Pizza-adjacent: Pizza Puffs

Pizza puffs are a regional Chicago snack. Just outside of the Chicago area, the presence of pizza puffs dwindles exponentially. If you've never seen one, chances are, based off the name, you might imagine it as something akin to a Totino's pizza roll, but that's not quite it. A pizza puff is a deep-fried rectangle filled with pizza sauce, meat fillings, and finely cubed mozzarella, always served blisteringly hot; think of it like a pizza chimichanga. They're almost exclusively found at mom and pop hot dog stands on the sides menu (beside the french fries). They won't run you more than $4, and no matter where you buy one, it's likely to have been produced by a company called Iltaco.

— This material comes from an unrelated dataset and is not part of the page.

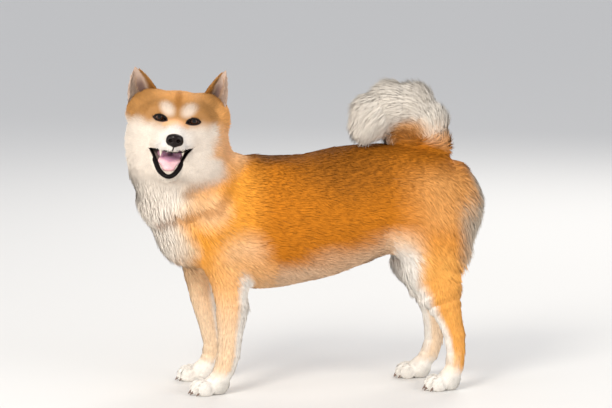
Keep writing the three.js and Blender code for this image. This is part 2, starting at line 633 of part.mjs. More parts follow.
// Legs, from the paw up
for (const [name, leg] of Object.entries(LEGS)) {
  const side = Math.sign(leg.paw[1]);
  const reach = side < 0 ? [-130, -14] : [14, 130];
  const [from, to] = leg.front ? [-235, -70] : [116, 330];
  addNode(`${name}_paw`, body, range([from, to], reach, [GROUND, 35]), 7.8, 'pale', { add: claws(leg) });
  if (leg.front) {
    addNode(`${name}_pastern`, body, range([from, to], reach, [35, 78]), 10.5, 'pale');
    addNode(`${name}_upper`, body, range([from, to], reach, [78, 166]), 12, 'coat');
  } else {
    addNode(`${name}_hock`, body, range([from, to], reach, [35, 106]), 10.5, 'pale');
    addNode(`${name}_shin`, rear, range([from, to], reach, [106, 204]), 14, 'coat');
    const hip = side < 0 ? [-130, -26] : [26, 130];
    addNode(`${name}_thigh`, rear, range([from, to], hip, [204, 335]), 20, 'coat', { locks: breeches });
  }
}

// Trunk
addNode('neck', body, behind([-180, 0, 341], [0.63, 0, -0.776], 400, 260), 20, 'coat',
  { locks: ruffLocks });
addNode('chest', body, range([-330, -60], [-140, 140], [60, 520]), 22, 'coat', { locks: ruffLocks });
addNode('barrel', rear, range([-60, 95], [-140, 140], [60, 520]), 24, 'coat', { locks: bellyLocks });
addNode('rump', rear, range([95, 340], [-140, 140], [60, 520]), 22, 'coat',
  { locks: [...breeches, ...bellyLocks] });

const group = new THREE.Group();
for (const { name, solid, colour } of nodes) {
  const mesh = solid.getMesh();
  const geometry = new THREE.BufferGeometry();
  geometry.setAttribute('position', new THREE.BufferAttribute(mesh.vertProperties, 3));
  geometry.setIndex(new THREE.BufferAttribute(mesh.triVerts, 1));
  geometry.computeVertexNormals();
  const material = new THREE.MeshStandardMaterial({ color: COLOURS[colour], roughness: 0.85 });
  const part = new THREE.Mesh(geometry, material);
  part.name = name;
  group.add(part);
}

// The origin is the middle of the footprint, on the ground.
const bounds = new THREE.Box3().setFromObject(group);
const middle = bounds.getCenter(new THREE.Vector3());
for (const part of group.children) part.geometry.translate(-middle.x, -middle.y, -GROUND);
export default group;
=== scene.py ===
"""The looks of a shiba inu that stands with its head turned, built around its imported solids.

Sizes are millimetres in the dog's own frame until a mesh is made: it faces -X and its left side is -Y.
One skin covers all the flesh. Over it lies the coat, tufts of solid mesh that follow its lie.
"""
import math

import bmesh
import bpy
import numpy as np
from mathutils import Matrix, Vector


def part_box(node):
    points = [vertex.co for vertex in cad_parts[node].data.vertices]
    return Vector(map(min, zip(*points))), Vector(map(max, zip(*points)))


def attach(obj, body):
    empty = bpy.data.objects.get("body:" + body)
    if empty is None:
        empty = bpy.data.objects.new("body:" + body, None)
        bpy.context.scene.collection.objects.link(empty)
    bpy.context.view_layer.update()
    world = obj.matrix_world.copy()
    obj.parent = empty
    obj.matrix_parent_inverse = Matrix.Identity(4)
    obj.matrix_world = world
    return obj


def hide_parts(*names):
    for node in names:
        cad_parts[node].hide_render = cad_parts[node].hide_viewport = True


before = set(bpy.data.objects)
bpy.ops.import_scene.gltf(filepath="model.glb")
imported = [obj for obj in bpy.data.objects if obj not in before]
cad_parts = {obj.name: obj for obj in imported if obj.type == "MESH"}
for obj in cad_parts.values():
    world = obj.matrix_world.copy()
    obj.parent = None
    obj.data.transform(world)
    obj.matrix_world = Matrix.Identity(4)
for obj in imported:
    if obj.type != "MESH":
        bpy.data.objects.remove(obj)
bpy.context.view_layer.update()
rng = np.random.default_rng(7)

# Driving sizes
MM = 0.001
GROUND = 3
FLOOR_GAP = 0.3
WITHERS = 395
HEAD_AT = np.array((-213.0, -35.0, 437.0))
HEAD_REACH = 110
EYE_RADIUS = 10.8
EYES = {"eye_right": (-29, -36, 15), "eye_left": (27, -36, 13)}
NOSE_AT = np.array((1.0, -91.0, -21.0))
BODY_CELL = 3.2
NOSE_CELL = 0.8
TONGUE_CELL = 1.2
TUFTS = 158000
TUFTS_A_PIECE = 21500
EAR_TUFTS = 5200

# The camera stands four metres from the dog, a little above it and to its front.
CAMERA = {"lens": 142.6, "sensor": 36, "distance": 4.0, "azimuth": -4.5, "elevation": 7,
          "aim": (-0.0018, 0.022, 0.303)}


# Turns and frames
def turned(pitch=0, roll=0, yaw=0):
    a, b, c = (math.radians(v) for v in (pitch, roll, yaw))
    about_x = np.array([[1, 0, 0], [0, math.cos(a), -math.sin(a)], [0, math.sin(a), math.cos(a)]])
    about_y = np.array([[math.cos(b), 0, math.sin(b)], [0, 1, 0], [-math.sin(b), 0, math.cos(b)]])
    about_z = np.array([[math.cos(c), -math.sin(c), 0], [math.sin(c), math.cos(c), 0], [0, 0, 1]])
    return about_z @ about_x @ about_y


HEAD_TURN = turned(-5.5, 5.5, -3)


def to_head(p):
    return (p - HEAD_AT) @ HEAD_TURN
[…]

Pizza-adjacent: Pizza Rolls

Pizza rolls, as you probably know, are found in the frozen section of pretty much any local grocery store. They were invented by a man named Jeno Paulucci, whose original version actually involved filling egg roll wrappers with pizza toppings. Genius. The name might not be familiar to you, but Paulucci created a company called Jeno's Pizza Rolls that was eventually sold to Pillsbury, who changed the name to—you guessed it—Totino's.

Pizza-adjacent: Stromboli

People often conflate calzones and strombolis, but they are two distinct specimens. You can tell the difference between a calzone and a stromboli by the shape: a calzone is a half-moon (since it's basically a folded-over pizza) while a stromboli is more of a rolled or filled cylinder, layered with cheese, veggies, or meat. Another difference: Stromboli typically does not contain any sauce.

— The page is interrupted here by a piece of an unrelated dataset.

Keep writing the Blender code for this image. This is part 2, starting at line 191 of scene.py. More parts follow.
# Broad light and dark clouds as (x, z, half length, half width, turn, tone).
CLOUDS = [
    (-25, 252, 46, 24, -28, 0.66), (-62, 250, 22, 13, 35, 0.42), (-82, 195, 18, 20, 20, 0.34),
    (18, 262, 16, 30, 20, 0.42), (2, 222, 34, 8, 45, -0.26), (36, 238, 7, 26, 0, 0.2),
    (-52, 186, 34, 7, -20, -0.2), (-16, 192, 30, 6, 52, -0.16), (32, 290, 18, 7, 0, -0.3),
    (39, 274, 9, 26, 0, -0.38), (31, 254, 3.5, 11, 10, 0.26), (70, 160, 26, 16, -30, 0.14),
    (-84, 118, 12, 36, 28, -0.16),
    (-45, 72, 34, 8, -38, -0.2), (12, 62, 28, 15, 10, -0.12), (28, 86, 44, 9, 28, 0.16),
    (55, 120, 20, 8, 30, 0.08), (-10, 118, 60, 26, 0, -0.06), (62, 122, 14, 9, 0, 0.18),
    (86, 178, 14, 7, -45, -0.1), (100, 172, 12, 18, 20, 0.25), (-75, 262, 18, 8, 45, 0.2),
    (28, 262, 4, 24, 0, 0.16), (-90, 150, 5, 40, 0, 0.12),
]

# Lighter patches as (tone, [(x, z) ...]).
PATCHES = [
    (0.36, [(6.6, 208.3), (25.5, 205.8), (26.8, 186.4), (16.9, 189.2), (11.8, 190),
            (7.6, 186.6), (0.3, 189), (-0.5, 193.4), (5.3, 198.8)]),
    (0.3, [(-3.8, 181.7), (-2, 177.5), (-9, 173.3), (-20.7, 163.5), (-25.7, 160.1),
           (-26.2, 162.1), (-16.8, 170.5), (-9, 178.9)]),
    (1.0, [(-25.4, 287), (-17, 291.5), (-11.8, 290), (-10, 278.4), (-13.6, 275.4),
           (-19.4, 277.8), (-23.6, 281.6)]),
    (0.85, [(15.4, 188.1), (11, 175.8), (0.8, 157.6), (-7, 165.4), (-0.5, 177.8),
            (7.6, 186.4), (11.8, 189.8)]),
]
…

Pizza-adjacent: Vesuvio (bombe)

A Vesuvio (or bombe, aka "bomb") is sort of like a calzone, but instead of being one pizza crust folded over the center, it's a flat pizza sealed within two Neapolitan crusts, one on on top of the other. The interior is filled with typical pizza ingredients, but when it bakes in the oven, a Vesuvio puffs up into an entertaining ball. If there's a slit or puncture on top, steam shoots out—sort of like a volcano, hence the name.